I decided to "go for broke" and cut the sequence for its values, completely ignoring the light changes. I hoped for a miracle. It was not forthcoming. The lighting did not match. However, the scene played exactly as it should, and no one, then or since, has ever objected to the lighting anomaly. Over the years, this film, a prime example of film noire, has been frequently run for students. Not one has noticed the lighting mismatches, not even through several reruns. Only when they are specifically pointed out are they finally recognized. In short, the proper cut to the proper shot at the proper time is always the cut of choice.

2. If, for some valid reason, the required cut from A to B cannot be made, a cut into a close-up (B’) whose closeness omits the undesirable positioning or movement will often do the trick. If no such close-up has been shot, all is not yet lost. Here is a strategem that has saved quite a few difficult situations.

The close shot [B) can often be blown up into a close-up on the projection printer. The quality of the print may suffer a little, but only the cameraman will notice, and he will probably accede gracefully to the demands of the scene.

3. If all else fails, the cutter can always precede the desired cut to B by replacing the latter part of the cut A with a close shot of its main center of interest, whether it be the speaker in the scene or an observer. The cut from such a replacement close shot, or close-up, will avoid the bad match, and although it might be criticized as a bit "cutty," it will serve its dramatic purpose.

To sum up, there is only one optimum way to cut a film, and the editor must overturn every stone in his effort to find it.
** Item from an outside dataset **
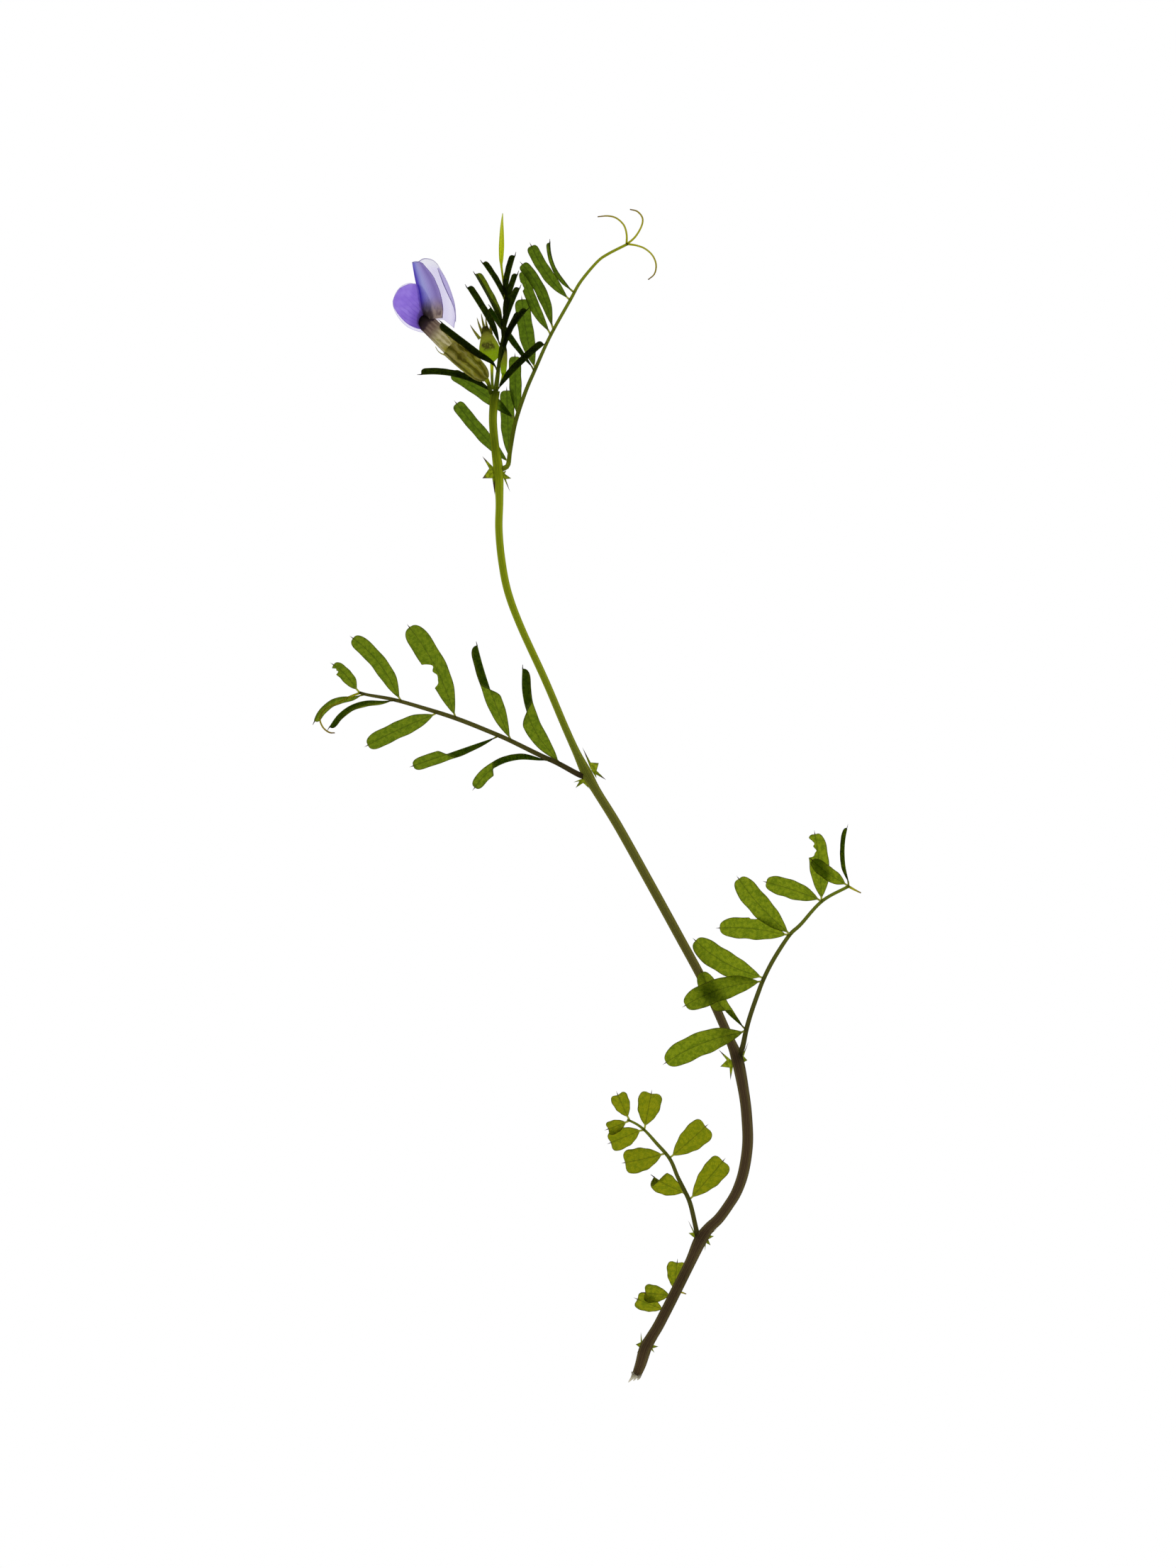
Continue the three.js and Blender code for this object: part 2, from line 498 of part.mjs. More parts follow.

Basically, it means showing, at any particular moment, that scene, setup, move, or reaction which most effectively delivers its dramatic message. Compromises may be unavoidable, but they should never be accepted without a battle. It is good to remember that the obvious is not always the best, and if one keeps trying, the ultimate solution can be superior to the original intent. Most important of all, the film’s dramatic requirements should always take precedence over the mere aesthetics of editing.